Installing the Dependencies

On Linux,

$ sudo apt-get install gcc
$ sudo apt-get install gfortran  #important don't miss this!
$ sudo apt-get install libomp-dev
$ sudo apt-get install libncurses-dev

# Downloading OpenBlas from Source. There's no other way to install OpenBlas in how cDNN wants it.

$ git clone https://github.com/xianyi/OpenBLAS.git
$ cd OpenBlas
$ sudo make && sudo make install #This will take a while depending on your system speed. You may see some warnings along the way. Don't worry about it.

On macOS,

$ brew install ncurses
$ brew install gfortran
$ git clone https://github.com/xianyi/OpenBLAS.git
$ cd OpenBlas
$ sudo make && sudo make install

Installing OpenBLAS from their source will take a while. If you run into any errors while installing OpenBLAS, please refer to their User Manual.

Building cDNN

After installing the dependecies, execute the following in terminal.

$ git clone https://github.com/iVishalr/cDNN.git
$ cd cDNN
$ sudo make && sudo make install

This will create a shared library in your system which allows you to use the fuctions in cDNN anywhere. You do not need to have the source code with you after the shared library has been created and stored in system.

$ sudo make && sudo make install will create a shared library according to the platform you are using and will place the library in /usr/local/lib and the include header files will be placed in /usr/local/include.

Note : Please do not change anything in Makefile of cDNN as you will be installing in the standard directories where other shared libraries like libc.so and so on will be present. You may risk modifying/deleting other libraries in your system if you change things in Makefile.

I know its a lot of work, but there's no way around it.

Compiling

To compile a test.c file that uses cDNN, please type the following in terminal

On Linux,

$ gcc test.c -lcdnn -lncurses -lopenblas -lgomp -I /usr/local/include -L /usr/local/lib -I /opt/OpenBLAS/include/ -L /opt/OpenBLAS/lib/ -lm

Please keep the above LDFLAGS (-lcdnn,-lopenblas, ....) in the same order. Otherwise test.c won't compile.

On macOS,

$ gcc test.c -lcdnn -lopenblas -lncurses -I /usr/local/include/ -L /usr/local/lib/ -I /opt/OpenBLAS/include/ -L /opt/OpenBLAS/lib/

Since the shared library depends on OpenBLAS's implementation of cblas.h, you are requried to include its header files as well as its shared library.

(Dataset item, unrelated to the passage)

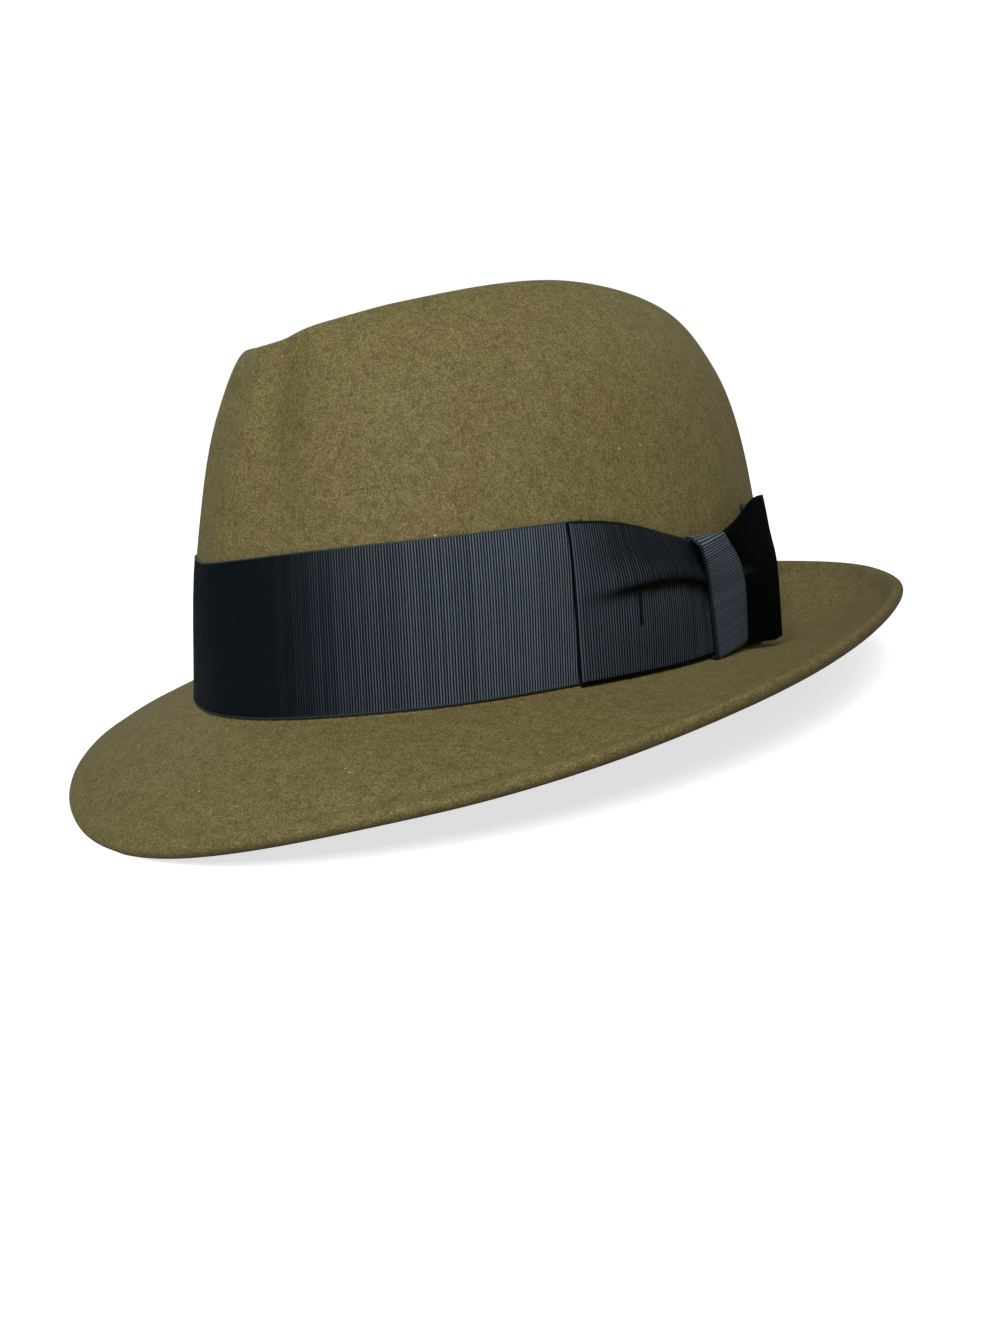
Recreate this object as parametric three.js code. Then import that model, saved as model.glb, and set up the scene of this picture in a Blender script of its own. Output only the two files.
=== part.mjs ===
// A felt fedora with a creased and pinched crown, a snapped brim, a ribbon band and a flat ribbon bow.
// All lengths are millimetres. The front of the hat faces -Y, the wearer's left is +X and up is +Z.
// Angles around the head start at the front and grow towards the wearer's left.

import * as THREE from 'three';

// Oval of the head, measured over the felt at the foot of the crown
const headLength = 212;
const headWidth = 156.4;
const frontFullness = 0.06; // share by which the oval is wider in front than in the middle
const footRise = 8; // how far the crown's foot rises behind the sides over its level there
const breakRadius = 1.2; // soft corner from crown to brim

// Felt
const feltThickness = 2;
const weltWidth = 6.5; // the edge is turned under and felted to the underside
const weltExtra = 1.2; // what the turned edge adds to the thickness
const weltStep = 0.8; // width of the step where the turned edge ends
const feltSettle = 0.8; // how far the felt gives way where it rests
const edgeRound = 0.42; // how far the edge bulges out, as a share of its thickness

// Crown
const crownHeight = 124;
const creaseDepth = 18; // below the ridge at the crease's two ends
const creaseToFront = 35; // from the front of the oval to the crease's front end
const creaseToBack = 55; // from the back of the oval to the crease's back end
const pinchDepth = 5;
const pinchAngle = 16; // each side of the front
const pinchHalfSpan = 14;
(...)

To run the program, execute ./a.out or ./<name of your executable>

Examples

/*
File : test.c
Author : Vishal R
Email ID : vishalr@pesu.pes.edu or vishalramesh01@gmail.com
Abstract : Implements a 5 layer neural network using cDNN
*/

#include <cdnn.h>

int main(){

  Create_Model();

  int x_train_dims[] = {12288,100};
  int y_train_dims[] = {2,100};
  int x_cv_dims[] = {12288,100};
  int y_cv_dims[] = {2,100};
  int x_test_dims[] = {12288,100};
  int y_test_dims[] = {2,100};

  dARRAY * x_train = load_x_train("./data/X_train.t7",x_train_dims);
  dARRAY * y_train = load_y_train("./data/y_train.t7",y_train_dims);

  dARRAY * x_cv = load_x_cv("./data/X_cv.t7",x_cv_dims);
  dARRAY * y_cv = load_y_cv("./data/y_cv.t7",y_cv_dims);

  dARRAY * x_test = load_x_test("./data/X_test.t7",x_test_dims);
  dARRAY * y_test = load_y_test("./data/y_test.t7",y_test_dims);

  Input(.layer_size=12288);
  Dense(.layer_size=64,.activation="relu",.initializer="he",.layer_type="hidden");
  Dense(.layer_size=32,.activation="relu",.initializer="he",.layer_type="hidden",.dropout=0.7);
  Dense(.layer_size=32,.activation="relu",.layer_type="hidden",.dropout=0.5);
  Dense(.layer_size=16,.activation="relu",.layer_type="hidden");
  Dense(.layer_size=2,.activation="softmax",.initializer="random",.layer_type="output");
  Model(.X_train=x_train,.y_train=y_train,.X_cv=x_cv,.y_cv=y_cv,.X_test=x_test,.y_test=y_test,\
        .epochs=1000,.lr=3.67e-5,.optimizer="adam",.checkpoint_every=-1,.batch_size=32);

  Fit();
  Test();
  Save_Model("./DOGS_VS_CATS.t7");
  
  int img_dims[] = {12288,1};
  dARRAY * test_img1 = load_image("./test_img1.data",img_dims);
  dARRAY * test_img2 = load_image("./test_img2.data",img_dims);

  dARRAY * prediction1 = Predict(test_img1,1);
  dARRAY * prediction2 = Predict(test_img2,1);
  
  free2d(test_img1);
  free2d(test_img2);
  free2d(prediction1);
  free2d(prediction2);

  Destroy_Model();
}

Above file shows how to create a 5 layer neural network using cDNN library.

Additional examples are available in the Examples folder.

Contributions

If you like this library and would like to make it better, you are free to do so. It takes a team effort to make things better. Hence I would love to have you on board.

Avoid making commits directly to main branch. Create your own branch and make a pull request. After your pull request is approved, the changes you have made would be merged with the main code.

License

cDNN has a MIT-style license, as found in LICENSE file.